James Davies-Yandle, Chairman and CEO of Y11, said professional rugby has a lot of potential.

“The Hurricanes is a massive brand and we want to further maximize the franchise on a global scale through our management of its global commercial rights,” Davies-Yandle said in a statement.

“With investment reaching the top of the game through the leagues and governing bodies, we have positioned ourselves to invest in the clubs that compete in those leagues and tournaments, where the governing bodies want to build [the] best operating practices and competition, since it is the platform for talent to succeed at an international level. Our investments in rugby to date complement this strategy.”

The Kiwi Super Rugby franchises (Blues, Chiefs, Crusaders, Hurricanes and Highlanders) were wholly owned by NZ Rugby between 1996 and 2012 and were run by boards with representatives from the provincial unions.

That changed in 2012 and the Hurricanes were bought by private investors, as well as the Hurricanes’ Investment Ltd Partnership, run by the Wellington Rugby Football Union.

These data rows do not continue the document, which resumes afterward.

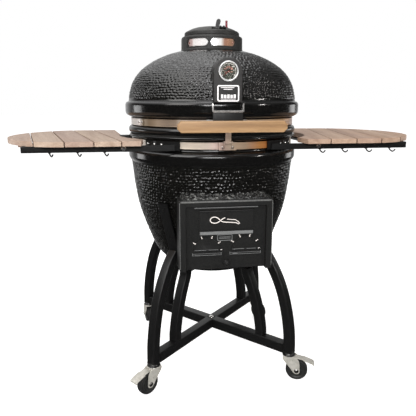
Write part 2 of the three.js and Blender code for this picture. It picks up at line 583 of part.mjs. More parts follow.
// ---------------------------------------------------------------- side shelves, built on +X and mirrored
const shelfOutline = (side) => {
  const p = [];
  const yc = (SHELF_Y[0] + SHELF_Y[1]) / 2, hy = (SHELF_Y[1] - SHELF_Y[0]) / 2;
  p.push([SHELF_CORNER_X[side], SHELF_Y[0]]);
  const n = 20;
  for (let i = 0; i <= n; i++) {
    const a = -Math.PI / 2 + (Math.PI * i) / n;
    p.push([SHELF_ROUND_X + (SHELF_TIP_X[side] - SHELF_ROUND_X) * Math.cos(a), yc + hy * Math.sin(a)]);
  }
  p.push([350, SHELF_Y[1]]);
  for (let i = 0; i <= 10; i++) {
    const a = THREE.MathUtils.degToRad(7 - (47.5 * i) / 10);
    p.push([324 * Math.cos(a), 324 * Math.sin(a)]);
  }
  return p;
};
const slats = (side) => {
  let m = prismXY(shelfOutline(side), SHELF_TOP_Z - SLAT_T, SHELF_TOP_Z);
  const t = Math.tan(SLAT_SKEW);
  for (const xf of SLAT_GAPS[side]) {
    const g = [[xf - SLAT_GAP_W / 2 - 30 * t, SHELF_Y[0] - 30], [xf + SLAT_GAP_W / 2 - 30 * t, SHELF_Y[0] - 30]];
    const L = SHELF_Y[1] - SHELF_Y[0] + 30;
    g.push([xf + SLAT_GAP_W / 2 + L * t, SHELF_Y[1] + 30], [xf - SLAT_GAP_W / 2 + L * t, SHELF_Y[1] + 30]);
    m = m.subtract(prismXY(g, SHELF_TOP_Z - SLAT_T - 1, SHELF_TOP_Z + 1));
  }
  // two battens under the slats hold them as one panel
  m = m.add(box(300, 628, -150, -120, 808, SHELF_TOP_Z - SLAT_T + 0.5));
  m = m.add(box(352, 640, 120, 150, 808, SHELF_TOP_Z - SLAT_T + 0.5));
  return m;
};
const hook = (x, d) =>
  union(
    rod([x, -228, RAIL_Z[0] + 3], [x, -228, RAIL_Z[0] - 4], 2.4, 6),
    rod([x - 0.6 * d, -227.2, RAIL_Z[0] - 3], [x + 6.6 * d, -236.6, RAIL_Z[0] - 11], 2.4, 6),
    rod([x + 6 * d, -236, RAIL_Z[0] - 11.4], [x + 12 * d, -244, RAIL_Z[0] - 4], 2.4, 6),
  );
const RAIL_END_X = { right: 610, left: 602 };
const shelfFrame = (hooks, side) => {
  let m = union(
    box(292, RAIL_END_X[side], -RAIL_Y[1], -RAIL_Y[0], ...RAIL_Z),
    box(292, RAIL_END_X[side], RAIL_Y[0], RAIL_Y[1], ...RAIL_Z),
    box(344, 362, -RAIL_Y[0] - 2, RAIL_Y[0] + 2, 798, 807.5),
    box(560, 578, -RAIL_Y[0] - 2, RAIL_Y[0] + 2, 798, 807.5),
    rod([PIVOT_X, -RAIL_Y[1] + 2, PIVOT_Z], [PIVOT_X, -RAIL_Y[1] - 9.5, PIVOT_Z], 4, 12),
    rod([PIVOT_X, RAIL_Y[1] - 2, PIVOT_Z], [PIVOT_X, RAIL_Y[1] + 9.5, PIVOT_Z], 4, 12),
  );
  for (const x of hooks) m = m.add(hook(x, side === "right" ? 1 : -1));
  return m;
};
const bracket = () => {
  const end = [];
  for (let i = 0; i <= 8; i++) {
    const a = Math.PI / 2 - (Math.PI * i) / 8;
    end.push([PIVOT_X + 9.4 * Math.cos(a), PIVOT_Z + 9.4 * Math.sin(a)]);
  }
  const armPts = [[152, 799], [152, 817.4], ...end, [PIVOT_X, 798.6]];
  const bolt = (deg) => {
    const a = THREE.MathUtils.degToRad(deg);
    const c = Math.cos(a), s = Math.sin(a);
    return rod([(LOW_R + 3) * c, (LOW_R + 3) * s, 815], [(LOW_R + 8) * c, (LOW_R + 8) * s, 815], 4.6, 12, 3.4);
  };
  return union(
    prismXZ(armPts, -RAIL_Y[1] - 6.5, -RAIL_Y[1] - 1.5).subtract(rod([PIVOT_X, -300, PIVOT_Z], [PIVOT_X, -200, PIVOT_Z], 4.4, 12)),
    sector(LOW_R + 0.2, LOW_R + 4.2, 800, 826.5, -61, -33, 3.5),
    bolt(-36), bolt(-42), bolt(-48),
  ).subtract(turned([[0, 780], [LOW_R + GAP, 780], [LOW_R + GAP, 840], [0, 840]])).subtract(baseOuterSolid(0.5));
};
const HOOKS_R = [316, 392, 474, 555];
const HOOKS_L = [362, 441, 522];
const WOOD = [0xb99b84, 0.75, 0];
const STEEL = [0x1b1b1b, 0.5, 0.4];
add("shelf_slats_right", slats("right"), ...WOOD);
add("shelf_slats_left", mirrorX(slats("left")), ...WOOD);
add("shelf_frame_right", shelfFrame(HOOKS_R, "right"), ...STEEL);
add("shelf_frame_left", mirrorX(shelfFrame(HOOKS_L, "left")), ...STEEL);
add("shelf_bracket_front_right", bracket(), ...STEEL);
add("shelf_bracket_front_left", mirrorX(bracket()), ...STEEL);
add("shelf_bracket_rear_right", mirrorY(bracket()), ...STEEL);
add("shelf_bracket_rear_left", mirrorX(mirrorY(bracket())), ...STEEL);

root.position.y = 22.5; // puts the middle of the whole footprint on the origin
export default root;
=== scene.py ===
# Kamado cooker: the looks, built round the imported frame. Lengths below are millimetres in the
# pot's own axes (axis at x = y = 0); P() turns them into metres in the row frame.
import bpy, bmesh, math, json, random
import numpy as np
from mathutils import Vector, Matrix, noise


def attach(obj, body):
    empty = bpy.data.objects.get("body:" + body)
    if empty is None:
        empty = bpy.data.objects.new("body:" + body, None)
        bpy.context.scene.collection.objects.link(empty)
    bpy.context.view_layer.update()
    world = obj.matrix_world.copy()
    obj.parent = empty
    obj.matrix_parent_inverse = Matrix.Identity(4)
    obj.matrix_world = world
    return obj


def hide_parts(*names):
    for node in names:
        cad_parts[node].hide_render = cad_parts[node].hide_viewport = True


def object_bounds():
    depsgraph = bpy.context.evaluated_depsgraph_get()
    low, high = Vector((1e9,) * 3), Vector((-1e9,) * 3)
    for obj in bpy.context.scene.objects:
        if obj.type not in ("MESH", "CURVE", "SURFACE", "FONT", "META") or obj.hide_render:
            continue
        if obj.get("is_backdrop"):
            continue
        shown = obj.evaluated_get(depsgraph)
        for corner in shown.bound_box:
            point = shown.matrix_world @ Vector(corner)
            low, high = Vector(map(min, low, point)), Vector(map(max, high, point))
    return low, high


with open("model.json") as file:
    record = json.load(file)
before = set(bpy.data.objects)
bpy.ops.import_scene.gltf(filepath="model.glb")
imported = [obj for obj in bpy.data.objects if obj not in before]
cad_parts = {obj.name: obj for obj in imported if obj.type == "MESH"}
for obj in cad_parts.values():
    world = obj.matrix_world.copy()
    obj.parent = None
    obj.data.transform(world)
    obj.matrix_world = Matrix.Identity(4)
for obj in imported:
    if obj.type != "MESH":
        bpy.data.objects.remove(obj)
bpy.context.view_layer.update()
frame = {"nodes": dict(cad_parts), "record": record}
DY = 22.5
BODY = {n: b for b, ns in frame["record"]["behaviour"]["bodies"].items() for n in ns}
SLOT = {s["node"]: s["material_slot"] for s in frame["record"]["subparts"]}
rad = math.radians
rng = random.Random(7)


def P(v):
    return (v[0] * 0.001, (v[1] + DY) * 0.001, v[2] * 0.001)


# ------------------------------------------------------------------ materials
def nd(nt, kind, **vals):
    n = nt.nodes.new(kind)
    for k, v in vals.items():
        if k in n.inputs:
            n.inputs[k].default_value = v
        else:
            setattr(n, k, v)
    return n


def rgb(c):
    def f(x):
        x /= 255.0
        return x / 12.92 if x <= 0.04045 else ((x + 0.055) / 1.055) ** 2.4
    return tuple(f(x) for x in c) + (1.0,)


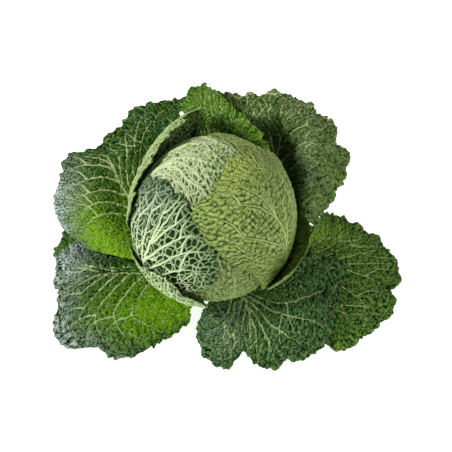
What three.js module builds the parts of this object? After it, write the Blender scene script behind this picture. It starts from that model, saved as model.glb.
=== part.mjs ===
// A savoy cabbage: a tight round head on a short cut stem, wrapped by loose
// head leaves and ringed by broad outer leaves. Every leaf is its own closed
// solid. Millimetres, +Z up, +X to the right, +Y to the back. The origin is
// the centre of the flat face where the stem was cut.
import * as THREE from 'three';

// Head: an ellipsoid that leans a little to the right, fuller above its
// middle than below it, where it sits on the crown of the stem.
const HEAD_CENTRE = new THREE.Vector3(0, 0, 110);
const HEAD_LEAN_DEG = 5;
const HEART_RADII = { x: 72, y: 76, above: 83, below: 67 };
const LAYER_STEP = 2.6;
const HEART_LIFT = -1;
const HEAD_LEAF_THICKNESS = 1.3;
const HEAD_LEAF_FOOT_HALF_ANGLE_DEG = 15;
const HEART_SEGMENTS = { around: 28, up: 20 };

// Stem: a short turned stump, cut flat below, that flares into the crown.
const STEM_RADIUS = 19;
const STEM_NECK_HEIGHT = 12;
const CROWN_RADIUS = 31;
const CROWN_HEIGHT = 41.4;
const STEM_SIDES = 32;

// Surface finish: colour and roughness of the pieces.
const STEM_FINISH = { colour: 0xd9dcb0, roughness: 0.7 };
const HEART_FINISH = { colour: 0xc3cf93, roughness: 0.55 };
const HEAD_LEAF_ROUGHNESS = 0.5;
const OUTER_LEAF_ROUGHNESS = 0.55;

// Outer leaves: thickness at the petiole, along the midrib and at the margin,
// and the share of the leaf's length over which the petiole thins.
const PETIOLE_THICKNESS = 5;
const MIDRIB_THICKNESS = 4;
const MARGIN_THICKNESS = 2.4;
const PETIOLE_GAP = 0.8;
const PETIOLE_SHARE = 1 / 3;
const CLEARANCE_BLEND = 0.05;

// Every leaf is a fan of 4 rings by 7 columns of control points. Ring 0 is
// the leaf's foot, ring 3 its rim. Column 3 is the midrib.
const COLUMNS = 7;
const MIDRIB_COLUMN = 3;
const LAST_RING = 3;
const LAST_COLUMN = COLUMNS - 1;
const STEPS_OUT = 9;
const STEPS_ACROSS = 18;

const HEAD_TURN = new THREE.Matrix4().makeRotationY(THREE.MathUtils.degToRad(HEAD_LEAN_DEG));
const HEAD_TURN_BACK = HEAD_TURN.clone().invert();

// Head leaves. A control point is [azimuth, elevation, lift]: its direction
// from the head's centre in degrees, and its height in mm over its layer.
const HEAD_LEAVES = {
  head_leaf_crown: {
    layer: 1, foot: [166, -60], colour: 0xb9c98a,
    rings: [
      [
        [110, -35, 0], [125, -22, 0], [145, -10, 0], [168, -2, 0],
        [176, -8, 0], [182, -15, 0], [186, -28, 0],
      ],
      [
        [75, 0, 0], [85, 30, 0], [110, 52, 0], [164, 58, 0],
        [184, 52, 0], [194, 36, 0], [198, 12, 0],
      ],
      [
        [60, 20, 0], [50, 50, 0], [10, 70, 0], [-84, 64, 0],
        [-126, 48, 0], [-150, 34, 0], [-162, 16, 0],
      ],
    ],
  },
  head_leaf_back: {
    layer: 2, foot: [45, -60], colour: 0x9db36a,
    rings: [
      [
        [10, -38, 0], [22, -28, 0], [34, -20, 0], [48, -16, 0],
        [62, -20, 0], [74, -28, 0], [84, -38, 0],
      ],
      [[2, -12, 0], [12, 12, 0], [30, 34, 0], [52, 38, 0], [74, 30, 0], [88, 10, 0], [95, -12, 0]],
      [[-2, 12, 0], [12, 42, 0], [38, 64, 0], [66, 62, 0], [93, 50, 0], [106, 28, 0], [108, 5, 0]],
    ],
  },
  head_leaf_front: {
    layer: 2, foot: [-76, -60], colour: 0x7f9a58,
    rings: [
      [
        [-100, -38, 0], [-90, -32, 1], [-79, -28, 1], [-74, -26, 1],
        [-69, -28, 1], [-64, -34, 1], [-60, -42, 0],
      ],
      [
        [-104, -22, 0], [-96, -6, 0], [-83, 10, 0], [-74, 16, 0],
        [-64, 10, 0], [-57, -4, 1], [-55, -22, 1],
      ],
      [
        [-104, -4, 0], [-98, 12, 0], [-88, 30, 0], [-74, 38, 0],
        [-58, 33, 0], [-47, 18, 0], [-50, -5, 1],
      ],
    ],
  },
  head_leaf_left: {
    layer: 3, foot: [-146, -60], colour: 0x55764a,
    rings: [
      [
        [-174, -38, 0], [-164, -28, 0], [-154, -20, 0], [-145, -16, 0],
        [-135, -18, 0], [-126, -24, 0], [-118, -32, 0],
      ],
      [
        [-190, -12, 0], [-176, 10, 0], [-158, 30, 0], [-138, 33, 0],
        [-120, 30, 0], [-106, 18, 0], [-102, -2, 0],
      ],
      [
        [-200, 8, 0], [-191, 34, 0], [-166, 55, 0], [-137, 56, 0],
        [-110, 50, 0], [-86, 38, 0], [-88, 10, 0],
      ],
    ],
  },
  head_leaf_low: {
    layer: 4, foot: [-118, -66], colour: 0x8fa56a,
    rings: [
      [
        [-145, -52, 1], [-138, -50, 1], [-130, -48, 2], [-120, -47, 2],
        [-110, -49, 2], [-104, -52, 1], [-98, -56, 1],
      ],
      [
        [-158, -36, 2], [-148, -29, 2], [-135, -24, 3], [-120, -21, 3],
        [-108, -26, 3], [-98, -32, 2], [-93, -42, 2],
      ],
      [
        [-166, -16, 3], [-152, -8, 4], [-138, 0, 4], [-121, 5, 4],
        [-108, -4, 4], [-97, -10, 4], [-91, -22, 3],
      ],
    ],
  },
  head_leaf_right: {
    layer: 4, foot: [-32, -60], colour: 0x96a65a,
    rings: [
      [
        [-48, -26, 0], [-45, -15, 0], [-38, -2, 0], [-30, 10, 0],
        [-15, 8, 0], [0, -5, 0], [10, -22, 0],
      ],
      [[-56, 0, 0], [-63, 20, 0], [-66, 42, 0], [-30, 58, 0], [2, 58, 0], [20, 40, 0], [28, 10, 0]],
      [
        [-60, 16, 1], [-82, 29, 1], [-117, 53, 0], [-100, 76, -2],
        [40, 80, -3], [42, 58, -1], [38, 28, 0],
      ],
    ],
  },
  loose_leaf_left: {
    layer: 4, foot: [140, -60], colour: 0xa9b97c,
    rings: [
      [
        [112, -38, 1], [122, -30, 2], [132, -24, 2], [144, -22, 2],
        [156, -24, 1], [168, -30, 0], [176, -40, 0],
      ],
      [
        [106, -12, 4], [112, 6, 8], [126, 20, 9], [145, 24, 5],
        [162, 20, 2], [176, 8, 1], [186, -8, 1],
      ],
      [
        [102, 12, 8], [102, 34, 20], [112, 46, 20], [136, 45, 10],
        [158, 40, 4], [174, 30, 3], [190, 12, 3],
      ],
    ],
  },
  loose_leaf_right: {
    layer: 5, foot: [-12, -60], colour: 0x7d9850,
    rings: [
      [
        [-38, -44, 1], [-33, -38, 1], [-24, -34, 1], [-12, -32, 1],
        [-1, -36, 1], [7, -42, 1], [13, -48, 1],
      ],
      [
        [-46, -20, 2], [-40, -12, 3], [-31, -7, 4], [-20, -5, 4],
        [-9, -8, 3], [0, -14, 2], [9, -24, 2],
      ],
      [
        [-52, 0, 7], [-44, 4, 12], [-33, 7, 15], [-20, 8, 16],
        [-8, 6, 14], [3, 0, 10], [12, -12, 5],
      ],
    ],
  },
};

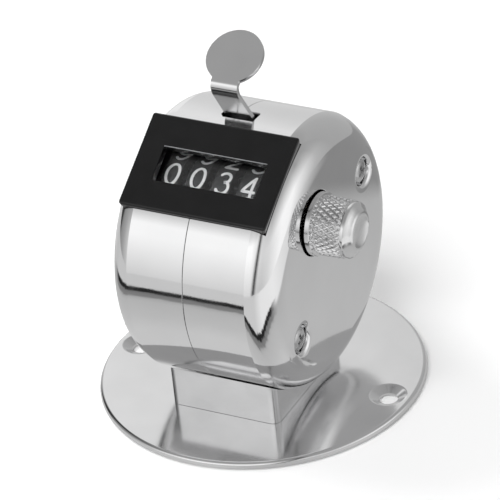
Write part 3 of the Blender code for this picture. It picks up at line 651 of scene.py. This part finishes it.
def recess_tool(spot, turn):
    """One arm of the cross recess: a wedge that narrows toward its bottom."""
    top = spot[2]
    work = bmesh.new()
    levels = ((top + 0.3 * MM, 1.5 * MM, 0.4 * MM), (top - 0.9 * MM, 0.55 * MM, 0.2 * MM))
    rings = []
    for along, reach, half in levels:
        ring = []
        for a, b in ((-reach, -half), (reach, -half), (reach, half), (-reach, half)):
            y = spot[0] + a * math.cos(turn) - b * math.sin(turn)
            z = spot[1] + a * math.sin(turn) + b * math.cos(turn)
            ring.append(work.verts.new((along, y, z)))
        rings.append(ring)
    work.faces.new(rings[0])
    work.faces.new(rings[1])
    bridge(work, *rings)
    return put("tool", work)


def drafted_block(name, margin, low, high):
    """Bezel-shaped block whose sides lean in toward the case."""
    made = block(name, (-BEZEL_HALF[0], -BEZEL_HALF[1], low), (BEZEL_HALF[0], BEZEL_HALF[1], high))
    for vertex in made.data.vertices:
        lean = BEZEL_DRAFT * vertex.co.z + margin
        vertex.co.x += math.copysign(1.0, vertex.co.x) * lean
        vertex.co.y += math.copysign(margin, vertex.co.y)
    return to_bezel(made)


def build_bezel(looks):
    """Moulded frame with bevelled outer edges, a window with a soft rim and a lens rebate; a lighter grey
    painted highlight runs along the window's upper rim.
    """
    frame_piece = drafted_block("bezel_frame", 0.0, -BEZEL_DEPTH, 0.0)
    soften(frame_piece, 0.5 * MM, 3, 30.0)
    rebate = 1.3 * MM
    rebate_half = (WINDOW_HALF[0] + rebate, WINDOW_HALF[1] + rebate)
    rebate_top = -1.6 * MM
    below = -10.0 * MM
    cut(frame_piece, bezel_block("tool", WINDOW_HALF, below, 5.0 * MM, WINDOW_X, WINDOW_UP))
    cut(frame_piece, bezel_block("tool", rebate_half, below, rebate_top, WINDOW_X, WINDOW_UP))
    soften(frame_piece, 0.13 * MM, 2, 60.0)
    smooth(frame_piece, 40.0)
    weigh_normals(frame_piece)
    dress(frame_piece, "case", "bezel_plastic", [looks["bezel"], looks["bezel_rim"]], "window_bezel")
    # Faces along the window's upper rim, in a band set just below, take the lighter grey of a painted
    # highlight.
    wear_and_highlight = 0.16 * MM
    for face in frame_piece.data.polygons:
        place = face.center - bezel_centre()
        at_rim = abs(place.dot(UP) - WINDOW_UP - WINDOW_HALF[1]) < wear_and_highlight and place.dot(OUT) > -wear_and_highlight
        across = abs(place.x - WINDOW_X) < WINDOW_HALF[0]
        face.material_index = int(at_rim and across and abs(face.normal.dot(UP)) > 0.3)
    return frame_piece


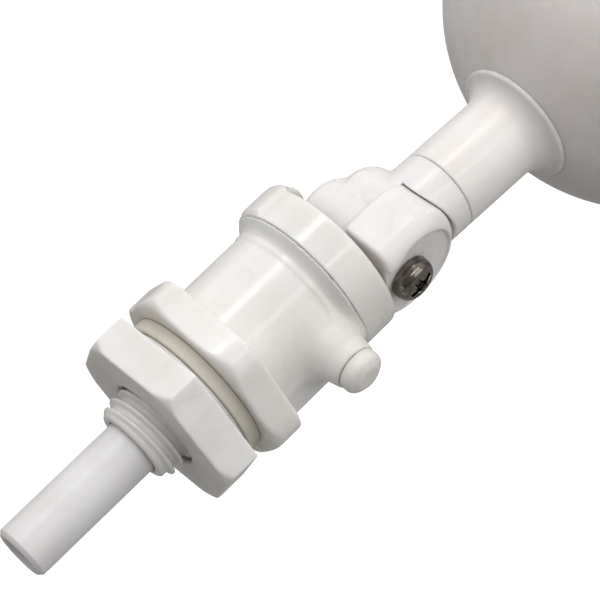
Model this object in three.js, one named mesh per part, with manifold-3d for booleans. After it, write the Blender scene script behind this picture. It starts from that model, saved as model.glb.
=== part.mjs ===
// Mini float valve: push-fit inlet stem, bulkhead body, swinging lever with a clamped arm, hollow ball.
// Units are millimetres. +X runs along the valve axis from the inlet stem to the float, +Z is up.
// The origin lies on the valve axis in the hex flange's sealing face.
import * as THREE from 'three';
import { mergeVertices } from 'three/addons/utils/BufferGeometryUtils.js';
import Module from 'manifold-3d';

const wasm = await Module();
wasm.setup();

// ---- driving dimensions -------------------------------------------------
const DEG = Math.PI / 180;
const GAP = 0.3;

const STEM_R = 3.175;          // quarter-inch tube
const STEM_X0 = -25.9;
const STEM_X1 = 4.2;
const STEM_BORE_R = 2.0;

const THREAD_R = 5.0;
const THREAD_ROOT_R = 4.35;
const THREAD_PITCH = 1.25;
const THREAD_X0 = -10.0;

const NUT_AF = 19.8;
const NUT_X0 = -6.7;
const NUT_X1 = -2.35;
const NUT_BORE_R = 5.25;
const NUT_TURN = 114.4;        // angle of one corner in the YZ plane, degrees from +Y to +Z

const WASHER_X0 = -2.15;
const WASHER_X1 = -1.65;
const WASHER_R = 8.4;

const GASKET_X0 = -1.5;
const GASKET_X1 = -0.15;
const GASKET_R = 8.9;

const FLANGE_AF = 20.5;
const FLANGE_X1 = 3.75;
const FLANGE_TURN = 123.6;

const BODY_R = 8.0;
const BODY_BOTTOM = -5.8;
const BODY_X1 = 17.1;
const CAVITY_R = 6.4;
const CAVITY_X0 = 8.6;
const GUIDE_R = 5.2;
const PLUNGER_X0 = 6.75;
const PLUNGER_X1 = 8.8;
const SEAL_X0 = 6.13;           // 0.58 clear of the nozzle rim with the valve open

const CAP_X0 = 15.35;
const CAP_X1 = 19.6;
const CAP_R = 9.4;
const CAP_MOUTH_R = 7.6;
const CHEEK_X = 18.6;           // rounded cheek on the cap's +Y side
const CHEEK_C = 5.65;
const CHEEK_R = 3.6;

const PIN_X = 11.6;            // lever pivot, axis along Y
const PIN_R = 1.5;
const PIN_HEAD_R = 2.5;
const BOSS_TOP_Y = -11.1;
const CAM_LIFT = 3.6;          // height of the cam nose above the pivot
const CAM_R = 1.75;

const SCREW_X = 23.03;         // clamp axis, along Y
const SCREW_R = 1.45;
const HEAD_R = 2.5;
const LUG_X = 24.5;            // round end of the lever's lug
const LUG_R = 6.0;
const LUG_Y0 = -8.6;
const LUG_Y1 = -2.15;
const LUG_FLOOR_Y = -8.0;      // seat of the screw head
const SWING_DEG = 8;

const ARM_Y = -3.0;
const ARM_PITCH = 4.8;         // droop of the arm below the valve axis, degrees
const ARM_R = 4.9;
const EYE_R = 4.4;
const EYE_Y0 = -1.85;
const EYE_Y1 = 5.4;
const NECK_S0 = 10.0;          // distances along the arm from the clamp axis
const NECK_S1 = 19.7;
const RING_S = 21.95;
const RING_R = 7.05;
const BALL_S = 43.8;
const BALL_R = 22.8;
const BALL_WALL = 1.2;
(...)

Former board member Troy Bowker sold his shares last August, two days after the Hurricanes board met over disparaging comments he made to tech entrepreneur Sir Ian Taylor.

Hurricanes Chairman Iain Potter said they were delighted to welcome their new investors.

“Y11 is a perfect fit as they share our ambitions and vision, bringing international understanding, experience and resources that will help propel our club into an exciting new era. We are delighted with the opportunities this partnership will bring,” Potter said in a statement.

“Richard Mansell brings strong business experience and insights, and a true passion for rugby that will benefit us greatly.”

Mansell said his investment was for personal enjoyment and interest.

“It reinforces a long-term commitment I have to the Hurricanes and honors the many games I was able to attend with my late father.”

The Hurricanes are sixth in the inaugural Super Rugby Pacific and face the Brumbies in Canberra on Sunday. They recorded a 30-17 comeback victory against the Reds in Melbourne last Saturday.